— BEGIN —

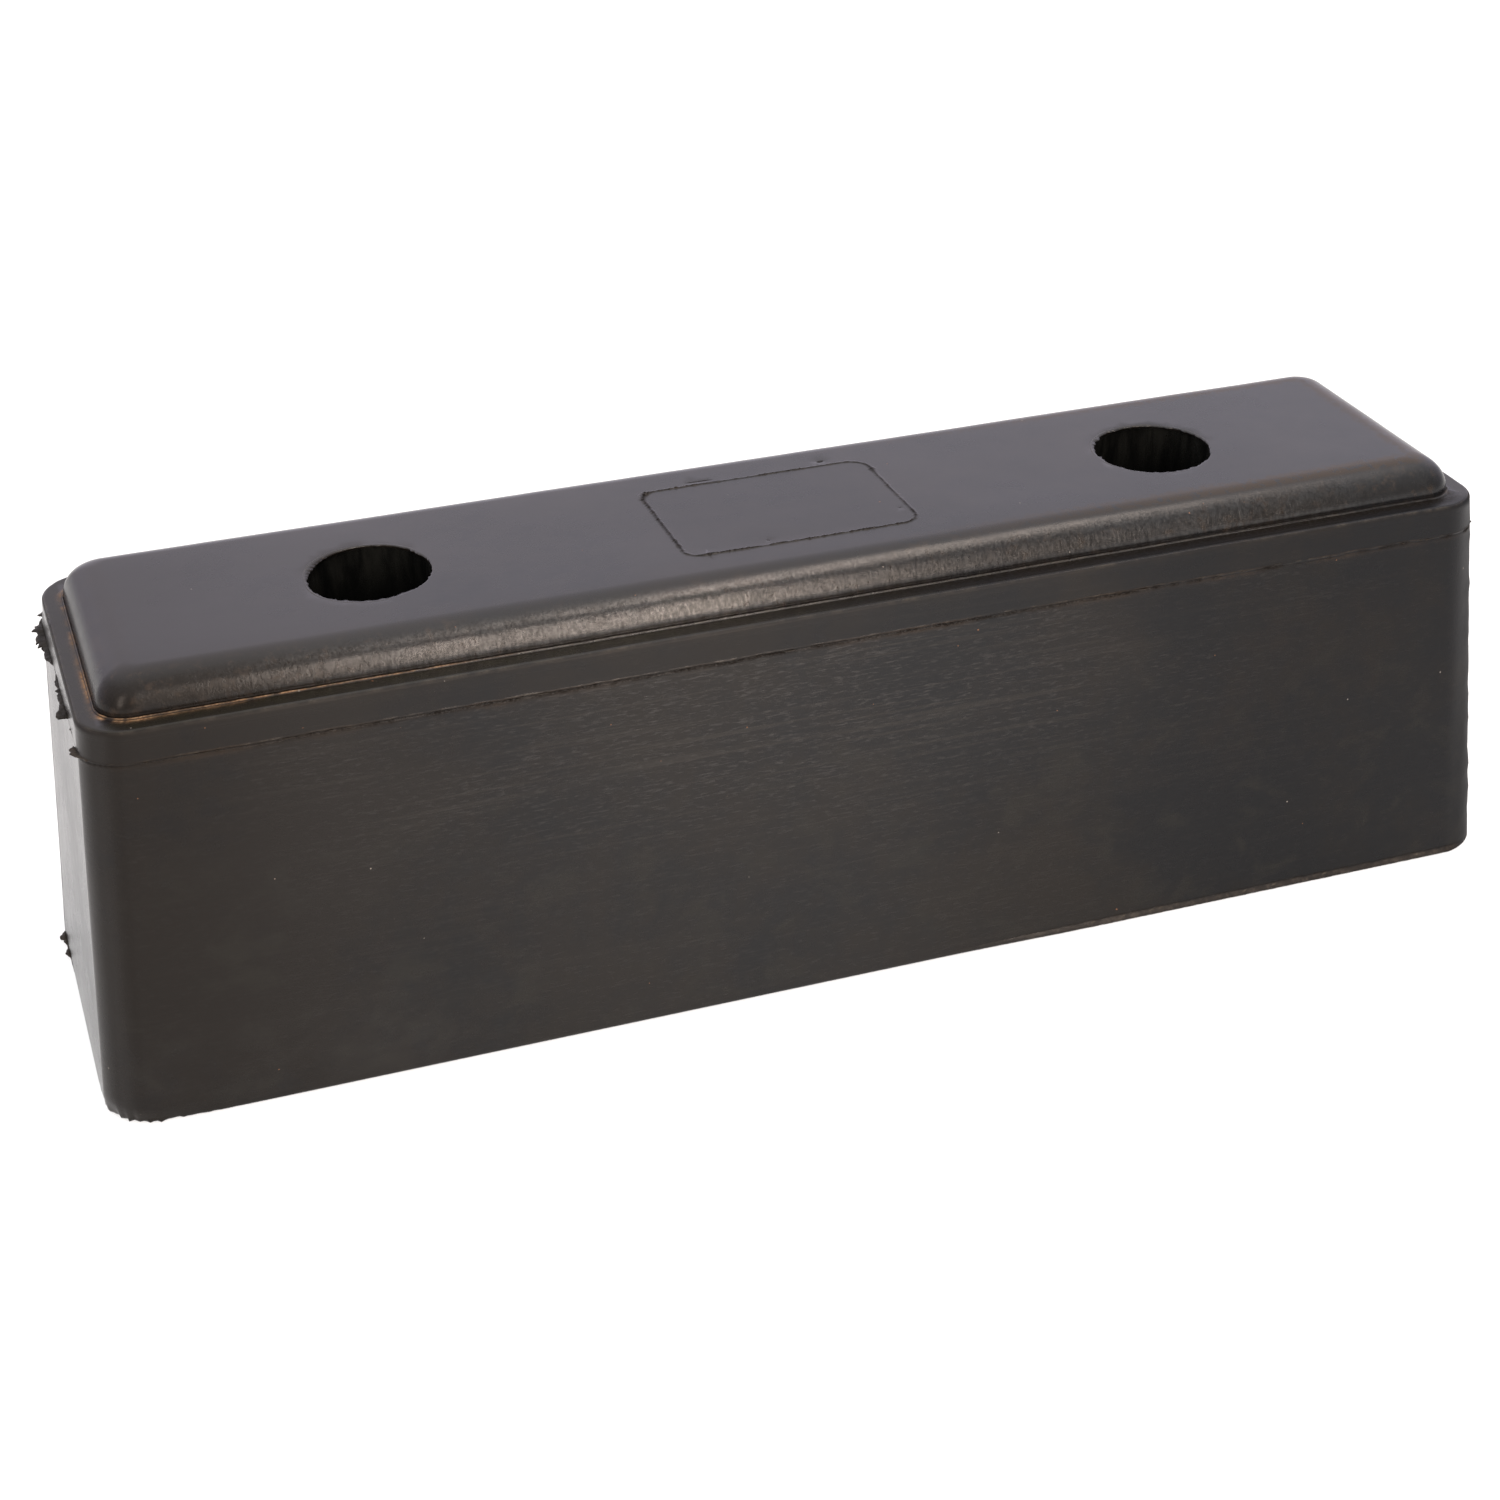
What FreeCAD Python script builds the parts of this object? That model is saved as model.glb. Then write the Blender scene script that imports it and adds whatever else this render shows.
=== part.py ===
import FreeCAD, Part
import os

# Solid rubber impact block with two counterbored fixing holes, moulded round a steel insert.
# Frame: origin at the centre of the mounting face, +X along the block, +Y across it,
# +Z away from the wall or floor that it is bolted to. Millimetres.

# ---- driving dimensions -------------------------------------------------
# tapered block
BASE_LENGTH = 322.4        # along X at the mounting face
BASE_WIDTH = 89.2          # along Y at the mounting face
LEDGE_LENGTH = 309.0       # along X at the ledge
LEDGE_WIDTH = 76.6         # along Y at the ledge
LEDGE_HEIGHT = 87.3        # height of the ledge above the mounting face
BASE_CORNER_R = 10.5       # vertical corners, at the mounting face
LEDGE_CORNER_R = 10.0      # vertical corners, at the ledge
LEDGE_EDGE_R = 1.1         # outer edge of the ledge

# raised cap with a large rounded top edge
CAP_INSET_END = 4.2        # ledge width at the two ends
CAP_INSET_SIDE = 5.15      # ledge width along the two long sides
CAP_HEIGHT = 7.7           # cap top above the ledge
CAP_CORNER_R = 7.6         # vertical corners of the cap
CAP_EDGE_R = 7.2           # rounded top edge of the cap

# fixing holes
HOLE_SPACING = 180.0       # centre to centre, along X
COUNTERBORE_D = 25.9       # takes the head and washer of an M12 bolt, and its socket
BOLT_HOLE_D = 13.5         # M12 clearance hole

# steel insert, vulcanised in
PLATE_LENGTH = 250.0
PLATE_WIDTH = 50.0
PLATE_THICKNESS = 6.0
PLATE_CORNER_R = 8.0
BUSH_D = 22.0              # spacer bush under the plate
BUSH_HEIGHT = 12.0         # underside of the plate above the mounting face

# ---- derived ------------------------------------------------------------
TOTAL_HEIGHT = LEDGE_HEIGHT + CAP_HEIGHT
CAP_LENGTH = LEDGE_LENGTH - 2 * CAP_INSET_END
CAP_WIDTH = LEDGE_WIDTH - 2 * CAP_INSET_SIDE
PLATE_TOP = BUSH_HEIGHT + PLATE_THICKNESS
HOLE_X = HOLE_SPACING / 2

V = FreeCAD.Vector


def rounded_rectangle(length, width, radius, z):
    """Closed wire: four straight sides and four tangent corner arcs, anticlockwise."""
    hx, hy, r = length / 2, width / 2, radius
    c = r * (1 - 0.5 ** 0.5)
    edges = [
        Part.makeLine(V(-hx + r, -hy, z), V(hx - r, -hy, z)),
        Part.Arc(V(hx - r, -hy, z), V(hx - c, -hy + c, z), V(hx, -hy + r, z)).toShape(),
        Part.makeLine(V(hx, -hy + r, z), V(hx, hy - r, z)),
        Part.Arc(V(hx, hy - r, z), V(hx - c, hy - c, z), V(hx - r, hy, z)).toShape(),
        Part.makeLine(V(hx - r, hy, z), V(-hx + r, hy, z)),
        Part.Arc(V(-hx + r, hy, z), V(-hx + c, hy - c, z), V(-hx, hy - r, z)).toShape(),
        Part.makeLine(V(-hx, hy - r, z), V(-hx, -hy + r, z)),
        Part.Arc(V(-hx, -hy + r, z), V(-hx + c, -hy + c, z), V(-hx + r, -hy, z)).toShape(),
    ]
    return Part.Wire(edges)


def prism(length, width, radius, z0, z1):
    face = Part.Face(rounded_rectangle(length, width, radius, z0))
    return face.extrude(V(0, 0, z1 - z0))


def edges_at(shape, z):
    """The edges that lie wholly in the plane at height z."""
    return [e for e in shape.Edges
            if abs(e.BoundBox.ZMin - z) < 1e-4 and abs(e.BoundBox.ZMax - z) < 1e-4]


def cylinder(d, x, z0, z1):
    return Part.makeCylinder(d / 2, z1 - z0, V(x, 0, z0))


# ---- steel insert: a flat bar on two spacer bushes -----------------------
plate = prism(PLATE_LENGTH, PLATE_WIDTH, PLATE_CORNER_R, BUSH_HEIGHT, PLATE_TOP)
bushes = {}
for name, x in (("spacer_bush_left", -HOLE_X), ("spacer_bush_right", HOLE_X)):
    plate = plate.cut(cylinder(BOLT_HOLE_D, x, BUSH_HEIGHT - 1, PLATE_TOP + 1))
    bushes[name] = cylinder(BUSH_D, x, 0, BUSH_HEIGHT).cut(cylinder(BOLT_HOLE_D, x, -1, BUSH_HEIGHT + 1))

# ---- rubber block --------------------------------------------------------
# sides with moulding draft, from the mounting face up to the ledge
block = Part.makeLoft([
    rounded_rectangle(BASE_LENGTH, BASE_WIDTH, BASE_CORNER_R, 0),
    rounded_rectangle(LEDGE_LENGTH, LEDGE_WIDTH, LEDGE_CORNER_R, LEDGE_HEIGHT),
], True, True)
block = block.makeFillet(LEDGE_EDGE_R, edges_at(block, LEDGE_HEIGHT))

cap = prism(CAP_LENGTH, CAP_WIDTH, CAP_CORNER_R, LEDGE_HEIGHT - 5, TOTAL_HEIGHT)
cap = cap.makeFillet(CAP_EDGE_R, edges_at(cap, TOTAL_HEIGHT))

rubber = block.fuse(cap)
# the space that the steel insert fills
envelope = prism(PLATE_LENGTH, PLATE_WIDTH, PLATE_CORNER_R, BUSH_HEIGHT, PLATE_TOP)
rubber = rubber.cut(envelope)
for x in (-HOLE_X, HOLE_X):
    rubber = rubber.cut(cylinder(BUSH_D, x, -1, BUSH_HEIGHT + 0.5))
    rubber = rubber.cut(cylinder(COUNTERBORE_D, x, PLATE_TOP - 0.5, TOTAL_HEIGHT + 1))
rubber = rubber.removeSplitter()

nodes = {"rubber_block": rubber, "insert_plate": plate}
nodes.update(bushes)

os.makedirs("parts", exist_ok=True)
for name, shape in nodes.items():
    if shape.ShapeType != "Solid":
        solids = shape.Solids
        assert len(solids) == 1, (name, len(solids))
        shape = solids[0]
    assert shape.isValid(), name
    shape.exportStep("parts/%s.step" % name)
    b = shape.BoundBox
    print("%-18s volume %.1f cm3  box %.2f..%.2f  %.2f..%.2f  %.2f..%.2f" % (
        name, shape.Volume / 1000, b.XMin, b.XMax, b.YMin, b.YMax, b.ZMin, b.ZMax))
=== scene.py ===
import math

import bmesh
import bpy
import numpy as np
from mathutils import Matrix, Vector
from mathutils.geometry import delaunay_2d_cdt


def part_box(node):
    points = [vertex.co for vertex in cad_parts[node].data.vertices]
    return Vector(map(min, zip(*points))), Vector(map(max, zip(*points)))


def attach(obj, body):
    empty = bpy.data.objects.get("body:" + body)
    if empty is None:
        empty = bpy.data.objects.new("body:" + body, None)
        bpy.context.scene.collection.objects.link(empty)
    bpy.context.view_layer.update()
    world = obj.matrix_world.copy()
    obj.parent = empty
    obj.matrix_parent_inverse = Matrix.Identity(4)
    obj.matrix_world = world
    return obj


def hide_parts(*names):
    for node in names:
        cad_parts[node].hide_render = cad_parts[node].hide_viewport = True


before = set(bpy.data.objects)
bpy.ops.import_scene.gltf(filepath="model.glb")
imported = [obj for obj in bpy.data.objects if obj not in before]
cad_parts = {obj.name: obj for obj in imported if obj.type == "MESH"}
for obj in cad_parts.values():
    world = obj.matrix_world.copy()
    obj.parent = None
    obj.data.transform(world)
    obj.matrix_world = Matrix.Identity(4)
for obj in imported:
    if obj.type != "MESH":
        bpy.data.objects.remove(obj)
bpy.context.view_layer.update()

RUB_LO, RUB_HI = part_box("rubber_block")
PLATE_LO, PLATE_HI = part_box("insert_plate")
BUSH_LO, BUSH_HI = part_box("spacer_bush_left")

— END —

• _TASK_: Give again the lines from the one with "rubber = block.fuse(cap)" to the one with "before = set(bpy.data.objects)", both lines included, exactly and with no other line.

• _WRITTEN SOLUTION_:
rubber = block.fuse(cap)
# the space that the steel insert fills
envelope = prism(PLATE_LENGTH, PLATE_WIDTH, PLATE_CORNER_R, BUSH_HEIGHT, PLATE_TOP)
rubber = rubber.cut(envelope)
for x in (-HOLE_X, HOLE_X):
    rubber = rubber.cut(cylinder(BUSH_D, x, -1, BUSH_HEIGHT + 0.5))
    rubber = rubber.cut(cylinder(COUNTERBORE_D, x, PLATE_TOP - 0.5, TOTAL_HEIGHT + 1))
rubber = rubber.removeSplitter()

nodes = {"rubber_block": rubber, "insert_plate": plate}
nodes.update(bushes)

os.makedirs("parts", exist_ok=True)
for name, shape in nodes.items():
    if shape.ShapeType != "Solid":
        solids = shape.Solids
        assert len(solids) == 1, (name, len(solids))
        shape = solids[0]
    assert shape.isValid(), name
    shape.exportStep("parts/%s.step" % name)
    b = shape.BoundBox
    print("%-18s volume %.1f cm3  box %.2f..%.2f  %.2f..%.2f  %.2f..%.2f" % (
        name, shape.Volume / 1000, b.XMin, b.XMax, b.YMin, b.YMax, b.ZMin, b.ZMax))
=== scene.py ===
import math

import bmesh
import bpy
import numpy as np
from mathutils import Matrix, Vector
from mathutils.geometry import delaunay_2d_cdt


def part_box(node):
    points = [vertex.co for vertex in cad_parts[node].data.vertices]
    return Vector(map(min, zip(*points))), Vector(map(max, zip(*points)))


def attach(obj, body):
    empty = bpy.data.objects.get("body:" + body)
    if empty is None:
        empty = bpy.data.objects.new("body:" + body, None)
        bpy.context.scene.collection.objects.link(empty)
    bpy.context.view_layer.update()
    world = obj.matrix_world.copy()
    obj.parent = empty
    obj.matrix_parent_inverse = Matrix.Identity(4)
    obj.matrix_world = world
    return obj


def hide_parts(*names):
    for node in names:
        cad_parts[node].hide_render = cad_parts[node].hide_viewport = True


before = set(bpy.data.objects)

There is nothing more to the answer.